We will benchmark the `NearestNeighbors` algorithm across a range of dataset sizes (`n_samples`) and visualize the results to understand how each implementation scales.

In [None]:
# %%
import cudf
import cupy as cp
import numpy as np
import pandas as pd
import time
import matplotlib.pyplot as plt

# Import the models
from sklearn.neighbors import NearestNeighbors as skNearestNeighbors
from cuml.neighbors import NearestNeighbors as cumlNearestNeighbors
from cuml.datasets import make_blobs

# Plotting style
plt.style.use('dark_background')

In [None]:
# %%
def benchmark_model(model_type, n_samples, n_features, n_neighbors):
    """
    Generates data and times a NearestNeighbors model.
    
    Parameters:
    - model_type (str): 'sklearn', 'cuml_brute', or 'cuml_ivfflat'.
    - n_samples (int): Number of samples to generate.
    - n_features (int): Number of features per sample.
    - n_neighbors (int): Number of neighbors to find.
    
    Returns:
    - float: Execution time in seconds.
    """
    # 1. Generate Data
    X_gpu, _ = make_blobs(n_samples=n_samples, 
                          n_features=n_features, 
                          random_state=42)
    
    # 2. Select Model and Data
    if model_type == 'sklearn':
        model = skNearestNeighbors(n_neighbors=n_neighbors)
        X_data = X_gpu.get() # Transfer to CPU
    elif model_type == 'cuml_brute':
        model = cumlNearestNeighbors(n_neighbors=n_neighbors, algorithm='brute')
        X_data = X_gpu
    elif model_type == 'cuml_ivfflat':
        model = cumlNearestNeighbors(n_neighbors=n_neighbors, algorithm='ivfflat')
        X_data = X_gpu
    else:
        raise ValueError("Unknown model type")

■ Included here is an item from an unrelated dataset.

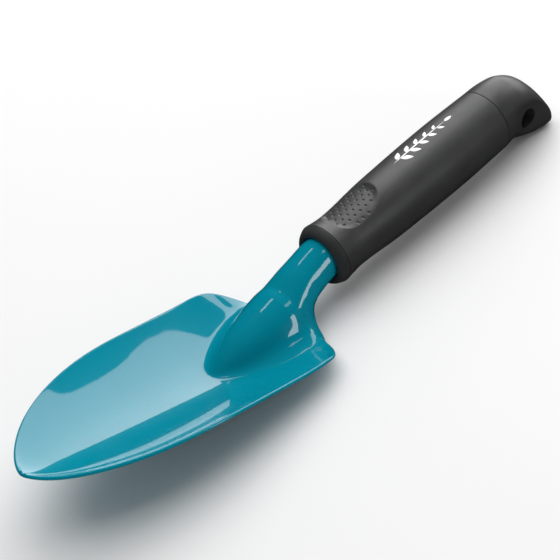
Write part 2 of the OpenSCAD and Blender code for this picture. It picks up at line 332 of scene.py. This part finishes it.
def thumb_sink(x, y):
    """Depth of the thumb rest's dished floor, its edge, the step at its front and its pits."""
    e = thumb_oval(x, y)
    inside = np.clip(1 - e, 0, 1)
    front = np.clip((THUMB_X - x) / THUMB_HALF[0], 0, 1) ** 2 * np.clip(1 - (y / THUMB_HALF[1]) ** 2, 0, 1)
    depth = THUMB_DISH * np.clip(1 - (y / THUMB_HALF[1]) ** 2, 0, 1) * smoothstep(inside / 0.45)
    depth = depth + (THUMB_EDGE + THUMB_STEP * front) * smoothstep(inside / 0.16)
    for px, py in thumb_pits():
        near = np.clip(1 - ((x - px) ** 2 + (y - py) ** 2) / PIT_R**2, 0, 1)
        depth = depth + PIT_DEPTH * near**1.5
    return depth


def make_grip():
    """A ring-shaped solid: lip, barrel, rear socket and tang bore are one closed profile turned about the axis."""
    dense = np.arange(-50, 50.01, 0.9)
    sparse = np.linspace(50, 310, 76)[1:-1]
    theta = np.radians(np.concatenate([dense, sparse]))
    lip = [(rim_x_at(a), lip_r_at(a)) for a in range(0, 90, 9)]
    fine = 0.25
    xs = np.concatenate([np.arange(RIM_X + 0.7, 11.5, 0.7), np.arange(11.5, 43.6, fine),
                         np.arange(45, GRIP_LEN - 0.6, 1.6), [GRIP_LEN - 0.5, GRIP_LEN - 0.3]])
    outer = [(x, float(curve(GRIP_KEYS, x))) for x in xs]
    groove = [(RIM_X - 0.08, RIM_R), (RIM_X + 0.08, RIM_R - 0.05), (RIM_X + 0.12, RIM_R - 0.4),
              (RIM_X + 0.38, RIM_R - 0.4), (RIM_X + 0.42, RIM_R - 0.08), (RIM_X + 0.5, RIM_R - 0.03)]
    rear = [(GRIP_LEN - 0.16, SEAM_R - 0.06), (GRIP_LEN - 0.06, SEAM_R - 0.35), (GRIP_LEN, SOCKET_R + 1.6),
            (GRIP_LEN, SOCKET_R + 0.4), (GRIP_LEN - 0.4, SOCKET_R)]
    key_x = BULKHEAD + BULKHEAD_T + KEYWAY[2]
    socket = [(GRIP_LEN - 8, SOCKET_R), (key_x + 0.05, SOCKET_R), (key_x - 0.05, SOCKET_R),
              (BULKHEAD + BULKHEAD_T, SOCKET_R), (BULKHEAD + BULKHEAD_T, SCREW_HOLE_R)]
    bore = [(BULKHEAD, SCREW_HOLE_R), (BULKHEAD, TANG_R + 0.06), (4, TANG_R + 0.06), (0.5, TANG_R + 0.12),
            (0.15, TANG_R + 0.3)]
    profile = lip + groove + outer + rear + socket + bore
    first_outer, last_outer = len(lip), len(lip) + len(groove) + len(outer)
    points = np.zeros((len(profile), len(theta), 3))
    face_end = RIM_X + 6
    for i, (x, r) in enumerate(profile):
        radius = np.full(len(theta), r)
        y = r * np.sin(theta)
        if first_outer <= i < last_outer:
            on_top = np.cos(theta) > 0
            radius = radius - np.where(on_top, thumb_sink(x, y), 0)
        if x > key_x and r == SOCKET_R or (x == GRIP_LEN and r < SOCKET_R + 0.5):
            in_key = (np.abs(y) < KEYWAY[0]) & (np.cos(theta) > 0)
            radius = np.where(in_key, SOCKET_R + KEYWAY[1], radius)
        z = radius * np.cos(theta)
        lean = LIP_LEAN * (z - LEAN_ABOUT) * max(0.0, 1 - max(0.0, x) / face_end) ** 2
        points[i] = np.stack([x + lean, radius * np.sin(theta), z], 1)
    faces = quads(len(profile), len(theta), wrap_rows=True, wrap_cols=True)
    verts = points.reshape(-1, 3)
    return new_piece("moulded_grip", to_frame(verts), turned_out(verts, faces), smooth_angle=50)


def lip_r_at(angle):
    """The lip's radius from the bore's edge, at 0 degrees, to the rim, at 90."""
    inner = TANG_R + 0.9
    return inner + (RIM_R - inner) * math.sin(math.radians(angle))


def rim_x_at(angle):
    """The lip is nearly a cone: it leaves the bore gently and turns sharply into the rim."""
    return RIM_X - (RIM_X + LIP_BULGE) * (1 - math.sin(math.radians(angle)) ** 2.6) ** 0.9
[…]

    # 3. Time the Execution
    start_time = time.time()
    
    model.fit(X_data)
    distances, indices = model.kneighbors(X_data)
    
    # Synchronize only for GPU models
    if 'cuml' in model_type:
        cp.cuda.runtime.deviceSynchronize()
        
    end_time = time.time()
    
    return end_time - start_time

In [None]:
# %%
SAMPLES_LIST = [10_000, 50_000, 100_000, 250_000, 500_000]
N_FEATURES = 50
N_NEIGHBORS = 10

# List of models to test
MODEL_TYPES = ['sklearn', 'cuml_brute', 'cuml_ivfflat']

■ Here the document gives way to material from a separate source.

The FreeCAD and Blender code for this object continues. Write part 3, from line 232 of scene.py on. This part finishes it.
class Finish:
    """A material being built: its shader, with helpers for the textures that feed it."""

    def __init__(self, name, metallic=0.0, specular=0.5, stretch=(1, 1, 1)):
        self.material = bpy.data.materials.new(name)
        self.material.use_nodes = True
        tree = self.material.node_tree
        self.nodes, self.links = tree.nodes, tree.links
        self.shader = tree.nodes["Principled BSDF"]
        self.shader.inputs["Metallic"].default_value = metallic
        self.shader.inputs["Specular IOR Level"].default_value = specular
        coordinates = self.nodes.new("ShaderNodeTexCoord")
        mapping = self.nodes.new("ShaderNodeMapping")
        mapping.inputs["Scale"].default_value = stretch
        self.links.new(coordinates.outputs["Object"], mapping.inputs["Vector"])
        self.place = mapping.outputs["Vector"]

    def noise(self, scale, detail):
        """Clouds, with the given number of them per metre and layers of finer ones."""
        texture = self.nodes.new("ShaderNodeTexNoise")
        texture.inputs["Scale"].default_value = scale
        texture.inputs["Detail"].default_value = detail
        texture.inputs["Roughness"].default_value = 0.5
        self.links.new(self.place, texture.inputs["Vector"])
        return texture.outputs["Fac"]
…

# Dictionary to store the results
results = {}

# Main benchmark loop
print("Starting benchmarks...")
for n_samples in SAMPLES_LIST:
    print(f"\nTesting with n_samples = {n_samples:,}...")
    # Dictionary to store the results of this iteration
    times = {}
    for model_type in MODEL_TYPES:
        # Run the benchmark and store the time
        exec_time = benchmark_model(model_type, n_samples, N_FEATURES, N_NEIGHBORS)
        times[model_type] = exec_time
        print(f"  - {model_type}: {exec_time:.4f} seconds")
    results[n_samples] = times

# Convert the results dictionary to a Pandas DataFrame for visualization
results_df = pd.DataFrame.from_dict(results, orient='index')

print("\n--- Results Table (in seconds) ---")
display(results_df)

In [None]:
# %%
# Create the figure and axes for the plot
fig, ax = plt.subplots(figsize=(12, 8))

# Plot the results for each model
ax.plot(results_df.index, results_df['sklearn'], marker='o', linestyle='--', label='Scikit-learn (CPU)')
ax.plot(results_df.index, results_df['cuml_brute'], marker='s', linestyle='-', label='cuML Brute (GPU)')
ax.plot(results_df.index, results_df['cuml_ivfflat'], marker='^', linestyle='-', label='cuML IVF-Flat (GPU)')

# Configure the labels and title
ax.set_xlabel("Number of Samples (n_samples)")
ax.set_ylabel("Execution Time (seconds) - Logarithmic Scale")
ax.set_title("Performance Comparison: CPU vs GPU (NearestNeighbors)")

# Use a logarithmic scale for the Y-axis
ax.set_yscale('log')

# Add legend and grid
ax.legend()
ax.grid(True, which="both", linestyle='--', linewidth=0.5)

# Show the plot
plt.show()

## Conclusion

As the graph illustrates, the performance advantage of cuML's GPU-accelerated `NearestNeighbors` grows significantly as the dataset size increases.

- **GPU vs CPU**: Both cuML implementations provide a speedup of one to two orders of magnitude compared to the CPU-based scikit-learn.
- **Brute vs IVF-Flat**: For smaller datasets, the brute-force algorithm is competitive due to the overhead of building an index for IVF-Flat. However, as `n_samples` grows, the indexed `ivfflat` algorithm becomes significantly more efficient than the brute-force approach.